> [SOURCE MATERIAL]:
-=-=-

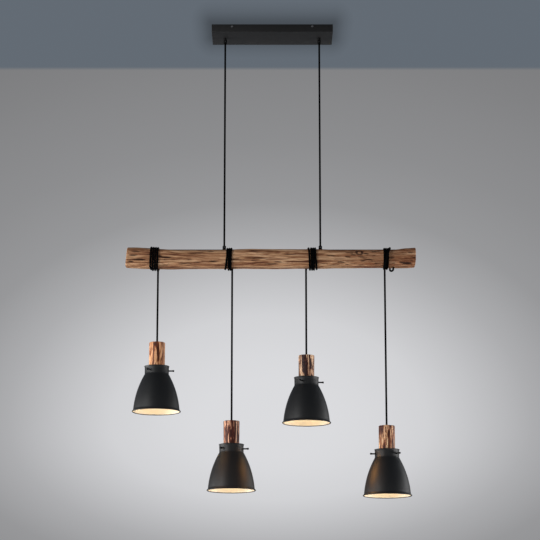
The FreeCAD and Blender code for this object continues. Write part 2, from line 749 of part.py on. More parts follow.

-=-=-

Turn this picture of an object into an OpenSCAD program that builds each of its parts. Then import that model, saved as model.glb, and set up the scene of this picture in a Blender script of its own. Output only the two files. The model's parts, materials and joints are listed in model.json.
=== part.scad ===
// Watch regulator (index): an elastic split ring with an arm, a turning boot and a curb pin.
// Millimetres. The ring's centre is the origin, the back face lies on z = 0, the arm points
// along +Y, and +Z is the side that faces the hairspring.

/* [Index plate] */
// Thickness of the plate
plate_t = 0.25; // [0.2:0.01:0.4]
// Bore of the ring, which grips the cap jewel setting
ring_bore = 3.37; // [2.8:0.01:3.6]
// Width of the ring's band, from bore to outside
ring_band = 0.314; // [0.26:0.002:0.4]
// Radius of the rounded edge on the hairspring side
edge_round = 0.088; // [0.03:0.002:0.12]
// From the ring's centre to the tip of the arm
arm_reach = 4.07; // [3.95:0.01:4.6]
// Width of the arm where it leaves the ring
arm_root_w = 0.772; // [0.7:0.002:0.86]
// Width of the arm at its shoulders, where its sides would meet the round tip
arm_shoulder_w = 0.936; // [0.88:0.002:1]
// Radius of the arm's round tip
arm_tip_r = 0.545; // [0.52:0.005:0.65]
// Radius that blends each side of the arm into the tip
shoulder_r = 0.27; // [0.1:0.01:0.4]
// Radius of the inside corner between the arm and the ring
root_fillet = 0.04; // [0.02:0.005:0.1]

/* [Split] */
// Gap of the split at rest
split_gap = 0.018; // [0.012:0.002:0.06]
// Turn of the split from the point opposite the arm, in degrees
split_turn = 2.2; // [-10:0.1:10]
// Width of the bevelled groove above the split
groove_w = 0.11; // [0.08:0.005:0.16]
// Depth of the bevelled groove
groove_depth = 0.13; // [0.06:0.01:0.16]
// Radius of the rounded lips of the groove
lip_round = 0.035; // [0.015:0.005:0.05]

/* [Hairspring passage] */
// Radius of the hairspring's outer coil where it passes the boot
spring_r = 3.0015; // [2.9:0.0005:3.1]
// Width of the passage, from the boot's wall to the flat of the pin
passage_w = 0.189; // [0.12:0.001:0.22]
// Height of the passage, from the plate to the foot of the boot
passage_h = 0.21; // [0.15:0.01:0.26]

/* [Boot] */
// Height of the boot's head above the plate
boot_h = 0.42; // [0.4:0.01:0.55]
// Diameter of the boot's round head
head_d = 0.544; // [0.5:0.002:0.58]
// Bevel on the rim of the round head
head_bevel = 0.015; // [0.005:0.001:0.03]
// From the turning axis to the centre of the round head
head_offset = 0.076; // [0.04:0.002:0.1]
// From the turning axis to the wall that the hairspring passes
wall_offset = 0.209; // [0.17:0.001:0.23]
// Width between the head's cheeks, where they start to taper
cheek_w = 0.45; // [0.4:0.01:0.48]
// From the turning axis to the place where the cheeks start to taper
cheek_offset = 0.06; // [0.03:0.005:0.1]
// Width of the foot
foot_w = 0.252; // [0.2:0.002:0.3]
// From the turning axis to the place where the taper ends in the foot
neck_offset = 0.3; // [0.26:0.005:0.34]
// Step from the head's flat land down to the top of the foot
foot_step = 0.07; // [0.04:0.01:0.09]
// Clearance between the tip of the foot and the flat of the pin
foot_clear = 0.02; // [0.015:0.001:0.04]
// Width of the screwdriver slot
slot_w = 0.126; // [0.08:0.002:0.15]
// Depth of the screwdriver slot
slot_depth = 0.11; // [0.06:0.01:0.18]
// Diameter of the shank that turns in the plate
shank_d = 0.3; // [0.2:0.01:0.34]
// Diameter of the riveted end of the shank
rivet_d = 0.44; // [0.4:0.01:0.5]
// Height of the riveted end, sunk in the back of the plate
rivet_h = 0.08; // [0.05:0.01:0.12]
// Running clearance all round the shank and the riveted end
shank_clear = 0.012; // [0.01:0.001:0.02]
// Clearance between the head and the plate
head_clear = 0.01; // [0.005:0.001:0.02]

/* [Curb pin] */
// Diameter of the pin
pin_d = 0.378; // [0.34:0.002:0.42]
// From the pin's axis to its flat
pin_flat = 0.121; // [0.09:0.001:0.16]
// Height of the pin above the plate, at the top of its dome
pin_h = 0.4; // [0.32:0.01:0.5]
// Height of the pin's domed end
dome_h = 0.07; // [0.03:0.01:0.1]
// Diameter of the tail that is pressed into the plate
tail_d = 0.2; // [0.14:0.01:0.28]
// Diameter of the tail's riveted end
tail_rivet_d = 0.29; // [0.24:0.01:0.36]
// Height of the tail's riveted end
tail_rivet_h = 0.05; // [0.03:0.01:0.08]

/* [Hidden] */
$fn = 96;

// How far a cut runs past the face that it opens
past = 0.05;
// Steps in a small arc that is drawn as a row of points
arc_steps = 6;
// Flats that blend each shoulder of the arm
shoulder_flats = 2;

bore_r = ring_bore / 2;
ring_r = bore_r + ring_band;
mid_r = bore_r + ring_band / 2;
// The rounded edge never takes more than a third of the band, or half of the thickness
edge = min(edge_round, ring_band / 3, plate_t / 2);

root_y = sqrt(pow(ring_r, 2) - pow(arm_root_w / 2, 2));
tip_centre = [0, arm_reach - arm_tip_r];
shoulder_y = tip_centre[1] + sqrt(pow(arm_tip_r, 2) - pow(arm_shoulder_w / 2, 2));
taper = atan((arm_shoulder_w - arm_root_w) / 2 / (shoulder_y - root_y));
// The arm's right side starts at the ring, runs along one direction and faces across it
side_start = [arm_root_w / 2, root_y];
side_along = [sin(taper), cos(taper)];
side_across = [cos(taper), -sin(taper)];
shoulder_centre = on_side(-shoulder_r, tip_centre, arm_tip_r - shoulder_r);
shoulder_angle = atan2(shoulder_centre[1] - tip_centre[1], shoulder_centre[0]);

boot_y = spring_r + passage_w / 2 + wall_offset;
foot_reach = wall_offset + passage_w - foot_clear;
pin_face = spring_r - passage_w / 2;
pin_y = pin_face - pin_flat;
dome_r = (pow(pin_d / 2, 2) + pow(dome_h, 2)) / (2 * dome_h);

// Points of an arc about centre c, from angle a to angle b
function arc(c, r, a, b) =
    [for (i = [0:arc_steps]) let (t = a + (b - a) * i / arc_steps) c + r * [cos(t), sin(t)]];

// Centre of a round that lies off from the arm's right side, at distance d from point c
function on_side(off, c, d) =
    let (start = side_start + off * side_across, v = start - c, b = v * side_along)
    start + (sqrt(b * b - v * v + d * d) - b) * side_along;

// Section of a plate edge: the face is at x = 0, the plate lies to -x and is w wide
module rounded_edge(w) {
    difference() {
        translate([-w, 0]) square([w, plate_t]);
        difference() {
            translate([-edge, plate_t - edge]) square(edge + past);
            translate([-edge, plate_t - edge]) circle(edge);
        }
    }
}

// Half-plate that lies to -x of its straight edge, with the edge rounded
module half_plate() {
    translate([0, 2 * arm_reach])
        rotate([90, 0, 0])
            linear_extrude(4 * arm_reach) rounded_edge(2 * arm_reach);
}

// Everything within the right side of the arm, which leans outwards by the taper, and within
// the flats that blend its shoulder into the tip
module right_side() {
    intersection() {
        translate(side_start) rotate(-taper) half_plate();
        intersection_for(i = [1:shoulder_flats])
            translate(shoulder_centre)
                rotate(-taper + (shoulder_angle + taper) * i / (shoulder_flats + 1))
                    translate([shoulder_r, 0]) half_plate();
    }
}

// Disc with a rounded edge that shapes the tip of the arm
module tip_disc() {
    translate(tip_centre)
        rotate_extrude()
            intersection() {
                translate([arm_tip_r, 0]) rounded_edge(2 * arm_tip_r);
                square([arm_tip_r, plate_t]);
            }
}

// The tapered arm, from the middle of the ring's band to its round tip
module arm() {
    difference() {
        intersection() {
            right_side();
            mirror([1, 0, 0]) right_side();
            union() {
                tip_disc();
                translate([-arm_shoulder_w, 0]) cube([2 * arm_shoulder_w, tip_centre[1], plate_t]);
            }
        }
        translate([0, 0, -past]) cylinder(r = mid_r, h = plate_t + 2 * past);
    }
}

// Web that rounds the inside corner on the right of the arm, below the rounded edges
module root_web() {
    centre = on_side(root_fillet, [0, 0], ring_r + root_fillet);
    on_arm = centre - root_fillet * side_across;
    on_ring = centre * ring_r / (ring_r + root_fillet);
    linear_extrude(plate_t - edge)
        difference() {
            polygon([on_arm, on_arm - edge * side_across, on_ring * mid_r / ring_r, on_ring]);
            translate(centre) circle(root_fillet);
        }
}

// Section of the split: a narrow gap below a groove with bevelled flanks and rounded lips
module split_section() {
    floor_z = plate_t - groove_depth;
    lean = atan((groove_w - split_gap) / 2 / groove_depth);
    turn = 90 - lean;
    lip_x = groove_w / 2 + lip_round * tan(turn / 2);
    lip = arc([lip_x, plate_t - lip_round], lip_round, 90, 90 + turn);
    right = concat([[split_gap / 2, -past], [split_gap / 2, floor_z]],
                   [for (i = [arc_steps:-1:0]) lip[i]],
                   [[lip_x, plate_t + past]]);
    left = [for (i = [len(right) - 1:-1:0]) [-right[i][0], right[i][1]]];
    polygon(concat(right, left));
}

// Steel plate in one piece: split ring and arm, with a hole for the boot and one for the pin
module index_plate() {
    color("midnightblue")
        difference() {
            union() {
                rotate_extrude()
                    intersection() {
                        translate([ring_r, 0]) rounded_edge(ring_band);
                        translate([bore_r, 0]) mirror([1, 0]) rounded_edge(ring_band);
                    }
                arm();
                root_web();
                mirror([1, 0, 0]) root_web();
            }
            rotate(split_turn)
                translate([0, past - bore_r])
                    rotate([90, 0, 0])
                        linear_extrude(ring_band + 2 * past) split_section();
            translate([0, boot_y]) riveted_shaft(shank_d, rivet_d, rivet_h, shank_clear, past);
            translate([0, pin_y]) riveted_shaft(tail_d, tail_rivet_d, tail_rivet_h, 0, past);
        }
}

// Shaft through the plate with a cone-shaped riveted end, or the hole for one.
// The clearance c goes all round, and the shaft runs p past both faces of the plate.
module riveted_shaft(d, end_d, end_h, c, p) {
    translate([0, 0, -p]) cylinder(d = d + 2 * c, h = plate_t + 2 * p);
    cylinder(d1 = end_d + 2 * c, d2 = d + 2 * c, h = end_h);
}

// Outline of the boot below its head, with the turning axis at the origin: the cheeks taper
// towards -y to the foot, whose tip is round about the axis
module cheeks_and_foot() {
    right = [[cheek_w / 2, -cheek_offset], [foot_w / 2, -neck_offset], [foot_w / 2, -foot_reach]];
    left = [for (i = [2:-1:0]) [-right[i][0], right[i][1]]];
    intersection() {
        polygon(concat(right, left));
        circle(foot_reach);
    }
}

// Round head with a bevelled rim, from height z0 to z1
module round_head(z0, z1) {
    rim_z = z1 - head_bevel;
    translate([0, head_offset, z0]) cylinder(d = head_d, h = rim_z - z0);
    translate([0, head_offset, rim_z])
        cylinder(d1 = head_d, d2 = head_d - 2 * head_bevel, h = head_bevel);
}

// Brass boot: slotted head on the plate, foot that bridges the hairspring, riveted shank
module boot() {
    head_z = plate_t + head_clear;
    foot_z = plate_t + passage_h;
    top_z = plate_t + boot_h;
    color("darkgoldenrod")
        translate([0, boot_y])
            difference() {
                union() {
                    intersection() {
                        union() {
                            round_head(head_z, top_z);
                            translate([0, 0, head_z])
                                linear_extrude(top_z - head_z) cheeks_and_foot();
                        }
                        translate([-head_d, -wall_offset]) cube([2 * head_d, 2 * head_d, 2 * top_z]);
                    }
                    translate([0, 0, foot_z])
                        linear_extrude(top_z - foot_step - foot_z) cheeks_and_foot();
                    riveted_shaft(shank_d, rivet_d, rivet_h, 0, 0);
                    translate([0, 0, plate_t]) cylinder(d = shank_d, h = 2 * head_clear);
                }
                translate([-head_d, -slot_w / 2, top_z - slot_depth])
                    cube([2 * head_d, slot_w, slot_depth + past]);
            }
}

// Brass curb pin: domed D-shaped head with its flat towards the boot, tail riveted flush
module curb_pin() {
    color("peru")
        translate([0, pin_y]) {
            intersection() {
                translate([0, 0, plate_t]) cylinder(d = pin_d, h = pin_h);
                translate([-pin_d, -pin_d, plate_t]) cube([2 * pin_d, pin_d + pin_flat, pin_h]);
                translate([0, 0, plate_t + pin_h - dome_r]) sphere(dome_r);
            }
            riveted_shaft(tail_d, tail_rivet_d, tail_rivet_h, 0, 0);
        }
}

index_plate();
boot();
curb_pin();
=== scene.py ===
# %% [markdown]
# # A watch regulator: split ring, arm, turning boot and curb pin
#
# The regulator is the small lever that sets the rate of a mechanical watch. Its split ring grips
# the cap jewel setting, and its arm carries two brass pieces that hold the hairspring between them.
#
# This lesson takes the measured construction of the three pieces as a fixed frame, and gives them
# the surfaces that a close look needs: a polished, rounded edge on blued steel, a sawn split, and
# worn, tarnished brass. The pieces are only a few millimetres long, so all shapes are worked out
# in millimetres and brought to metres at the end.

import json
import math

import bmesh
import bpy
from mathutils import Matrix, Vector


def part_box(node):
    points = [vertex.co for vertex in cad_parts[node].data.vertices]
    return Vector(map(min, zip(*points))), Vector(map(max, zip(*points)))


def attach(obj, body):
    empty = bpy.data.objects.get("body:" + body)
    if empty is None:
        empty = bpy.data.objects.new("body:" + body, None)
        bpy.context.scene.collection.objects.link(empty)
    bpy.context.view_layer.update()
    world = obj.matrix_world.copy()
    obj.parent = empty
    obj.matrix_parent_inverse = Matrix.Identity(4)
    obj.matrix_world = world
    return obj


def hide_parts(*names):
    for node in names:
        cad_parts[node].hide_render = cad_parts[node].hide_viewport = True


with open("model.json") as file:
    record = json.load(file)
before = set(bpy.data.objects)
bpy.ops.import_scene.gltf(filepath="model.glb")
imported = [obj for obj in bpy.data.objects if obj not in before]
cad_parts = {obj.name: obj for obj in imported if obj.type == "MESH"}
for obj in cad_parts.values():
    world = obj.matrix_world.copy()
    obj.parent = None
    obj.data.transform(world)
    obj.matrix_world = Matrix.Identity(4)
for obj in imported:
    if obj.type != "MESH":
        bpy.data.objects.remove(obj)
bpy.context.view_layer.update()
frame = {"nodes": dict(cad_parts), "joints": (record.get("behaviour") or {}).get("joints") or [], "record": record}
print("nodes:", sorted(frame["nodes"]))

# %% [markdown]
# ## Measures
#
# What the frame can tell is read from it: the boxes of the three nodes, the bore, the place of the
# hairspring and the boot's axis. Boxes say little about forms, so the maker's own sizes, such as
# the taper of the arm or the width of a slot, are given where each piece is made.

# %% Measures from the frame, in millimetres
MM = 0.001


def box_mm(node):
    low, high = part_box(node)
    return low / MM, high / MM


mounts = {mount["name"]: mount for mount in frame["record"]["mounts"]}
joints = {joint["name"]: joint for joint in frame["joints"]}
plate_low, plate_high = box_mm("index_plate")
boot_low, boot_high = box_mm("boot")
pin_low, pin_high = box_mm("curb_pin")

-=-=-

> [EXERCISE TASK]:
Repeat exactly the lines running from the one with "riveted_shaft(tail_d, tail_rivet_d, tail_rivet_h, 0, 0);" through the one with "for node in", both included.

> [EXERCISE ANSWER]:
            riveted_shaft(tail_d, tail_rivet_d, tail_rivet_h, 0, 0);
        }
}

index_plate();
boot();
curb_pin();
=== scene.py ===
# %% [markdown]
# # A watch regulator: split ring, arm, turning boot and curb pin
#
# The regulator is the small lever that sets the rate of a mechanical watch. Its split ring grips
# the cap jewel setting, and its arm carries two brass pieces that hold the hairspring between them.
#
# This lesson takes the measured construction of the three pieces as a fixed frame, and gives them
# the surfaces that a close look needs: a polished, rounded edge on blued steel, a sawn split, and
# worn, tarnished brass. The pieces are only a few millimetres long, so all shapes are worked out
# in millimetres and brought to metres at the end.

import json
import math

import bmesh
import bpy
from mathutils import Matrix, Vector


def part_box(node):
    points = [vertex.co for vertex in cad_parts[node].data.vertices]
    return Vector(map(min, zip(*points))), Vector(map(max, zip(*points)))


def attach(obj, body):
    empty = bpy.data.objects.get("body:" + body)
    if empty is None:
        empty = bpy.data.objects.new("body:" + body, None)
        bpy.context.scene.collection.objects.link(empty)
    bpy.context.view_layer.update()
    world = obj.matrix_world.copy()
    obj.parent = empty
    obj.matrix_parent_inverse = Matrix.Identity(4)
    obj.matrix_world = world
    return obj


def hide_parts(*names):
    for node in names:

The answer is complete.